US Dollar - Japanese Yen Monthly Technical Forecast
Bigger picture, "a 4th wave triangle (that took 12 years) is complete at 124.30 as a 4th wave and the US Dollar/Japanese Yen is headed lower in a 5th wave (and terminal thrust) that will end below 79.75. One possibility is that the US Dollar/Japanese Yen decline from 124.20 is unfolding as an ending diagonal. The subdivisions of the drop from 124.30 count better as complex 3's. Expect additional weakness to at least 85 while price remains below 91.67. The pair would then be susceptible to a small 4th wave before wave 5 completes the multi year decline. The bottom line is that the USDJPY remains bearish and should continue lower, albeit not in a straight line.
US Dollar - Japanese Yen Interest Rate Forecast
The US Dollar/Japanese Yen pair has moved very much independently of US Federal Reserve and Bank of Japan interest rate expectations. The Dollar and the Yen are now the two of the three lowest-yielding G10 currencies, and it is subsequently unsurprising to note that interest rate expectations have had little impact on USD/JPY price action. Instead we see that broader trends in financial risk appetite have far and away had the most impact on all Japanese Yen currency pairs; the USD/JPY is certainly no exception. Given such outlook, we have little reason to believe that current forecasts for Bank of Japan and US Federal Reserve interest rate targets will have noteworthy influence on the USD/JPY.
That being said, we note that the US Dollar is expected to regain a very marginal yield advantage over the Yen in the coming 12 months. The Fed's aggressive rate cuts completely erased the USD's once-sizeable rate differential against the JPY-thereby removing a key pillar of support for the USD/JPY. Overnight Index Swaps predict that the Dollar will carry an interest rate 44 basis points higher than the Yen in 12 months' time, but it is doubtful that this will have a meaningful impact on the highly risk-sensitive currency pair.
US Dollar - Japanese Yen Valuation Forecast
The bottom line for USDJPY is little changed from last month: "A broad-based unwinding of the carry trade has seen the Japanese Yen become profoundly overvalued against the US Dollar." While continued pain in the stock market looks set to push the pair lower, it does stand to reason that at some point the sharp deleveraging we have seen will find a floor and the fundamentals will take over to erode the correlation between the Yen and stock markets. As this occurs, the dire state of the Japanese economy and the likelihood that it will lag in seeing a recovery behind that of the US have scope to send USDJPY higher.

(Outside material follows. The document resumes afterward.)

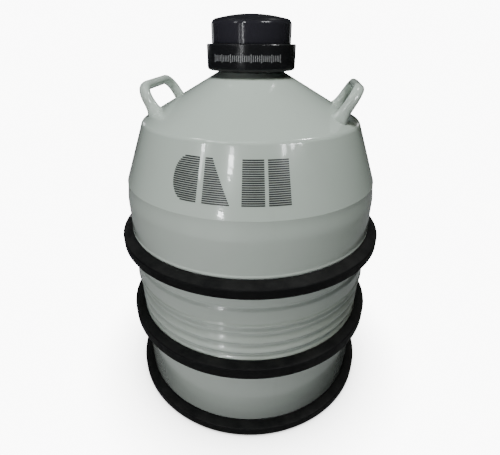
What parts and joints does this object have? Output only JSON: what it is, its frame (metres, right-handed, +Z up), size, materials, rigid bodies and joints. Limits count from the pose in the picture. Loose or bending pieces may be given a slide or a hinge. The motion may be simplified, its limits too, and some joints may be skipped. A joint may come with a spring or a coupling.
{
  "type": "liquid nitrogen dewar",
  "caption": "Wide-bodied vacuum dewar with a conical shoulder, carrying handles, rubber bumper rings, and a narrow neck closed by a lift-off insulated cap over hanging sample canisters.",
  "frame": {"origin": "centre of the base on the floor", "axes": "+Z up along the vessel's axis, -Y towards the front panel, the carrying handles at -X and +X"},
  "size_m": [0.499, 0.499, 0.6995],
  "materials": {
    "grey_paint": "glossy light grey-green enamel",
    "bare_aluminium": "satin machined aluminium",
    "stainless_steel": "drawn stainless steel",
    "black_rubber": "matt moulded rubber",
    "black_plastic": "glossy moulded plastic",
    "red_plastic": "moulded plastic",
    "glass_fibre": "glass-fibre laminate tube",
    "white_foam": "closed-cell foam",
    "foil_wrap": "layered foil and glass paper"
  },
  "bodies": {
    "vessel": {"outer_shoulder": "grey_paint", "outer_cylinder": "grey_paint", "outer_base": "grey_paint", "handle_left": "grey_paint", "handle_right": "grey_paint", "neck_flange": "bare_aluminium", "inner_neck_collar": "bare_aluminium", "inner_vessel_top": "bare_aluminium", "inner_vessel_body": "bare_aluminium", "adsorbent_tray": "bare_aluminium", "canister_locator": "bare_aluminium", "vacuum_port": "bare_aluminium", "vacuum_plug": "bare_aluminium", "index_ring": "bare_aluminium", "insulation_wrap": "foil_wrap", "insulation_top": "foil_wrap", "insulation_base": "foil_wrap", "bumper_ring_upper": "black_rubber", "bumper_ring_middle": "black_rubber", "bumper_ring_lower": "black_rubber", "vacuum_plug_seal": "black_rubber", "collar_ring": "black_plastic", "vacuum_port_cover": "black_plastic", "neck_tube": "glass_fibre"},
    "cap": {"cap_shell": "black_plastic", "neck_plug": "white_foam"},
    "canister_set_1": {"canister_1": "stainless_steel", "canister_rod_1": "stainless_steel", "canister_grip_1": "red_plastic"},
    "canister_set_2": {"canister_2": "stainless_steel", "canister_rod_2": "stainless_steel", "canister_grip_2": "red_plastic"},
    "canister_set_3": {"canister_3": "stainless_steel", "canister_rod_3": "stainless_steel", "canister_grip_3": "red_plastic"},
    "canister_set_4": {"canister_4": "stainless_steel", "canister_rod_4": "stainless_steel", "canister_grip_4": "red_plastic"},
    "canister_set_5": {"canister_5": "stainless_steel", "canister_rod_5": "stainless_steel", "canister_grip_5": "red_plastic"},
    "canister_set_6": {"canister_6": "stainless_steel", "canister_rod_6": "stainless_steel", "canister_grip_6": "red_plastic"}
  },
  "joints": [
    {"name": "cap_lift", "type": "slide", "parent": "vessel", "child": "cap", "axis": [0, 0, 1], "range_m": [0, 0.2]},
    {"name": "canister_1_lift", "type": "slide", "parent": "vessel", "child": "canister_set_1", "axis": [0, 0, 1], "range_m": [0, 0.025]},
    {"name": "canister_2_lift", "type": "slide", "parent": "vessel", "child": "canister_set_2", "axis": [0, 0, 1], "range_m": [0, 0.025]},
    {"name": "canister_3_lift", "type": "slide", "parent": "vessel", "child": "canister_set_3", "axis": [0, 0, 1], "range_m": [0, 0.025]},
    {"name": "canister_4_lift", "type": "slide", "parent": "vessel", "child": "canister_set_4", "axis": [0, 0, 1], "range_m": [0, 0.025]},
    {"name": "canister_5_lift", "type": "slide", "parent": "vessel", "child": "canister_set_5", "axis": [0, 0, 1], "range_m": [0, 0.025]},
    {"name": "canister_6_lift", "type": "slide", "parent": "vessel", "child": "canister_set_6", "axis": [0, 0, 1], "range_m": [0, 0.025]}
  ]
}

What is Purchasing Power Parity?
One of the oldest and most basic fundamental approaches to determining the “fair” exchange rate of one currency to another relies on the concept of Purchasing Power Parity. This approach says that an identical product should cost the same from one country to another, with the only difference in the price tag accounted for by the exchange rate. For example, if a pencil costs €1 in Europe and $1.20 in the US, the “fair” EURUSD exchange rate should be 1.20. For our purposes, we will use the PPP values provided annually by the Organization for Economic Cooperation and Development (OECD). We compare these values to current market rates to determine how much each currency is under- or over-valued against the US Dollar. Currencies overvalued against the Dollar are denoted in RED, while those that are undervalued are denoted in GREEN.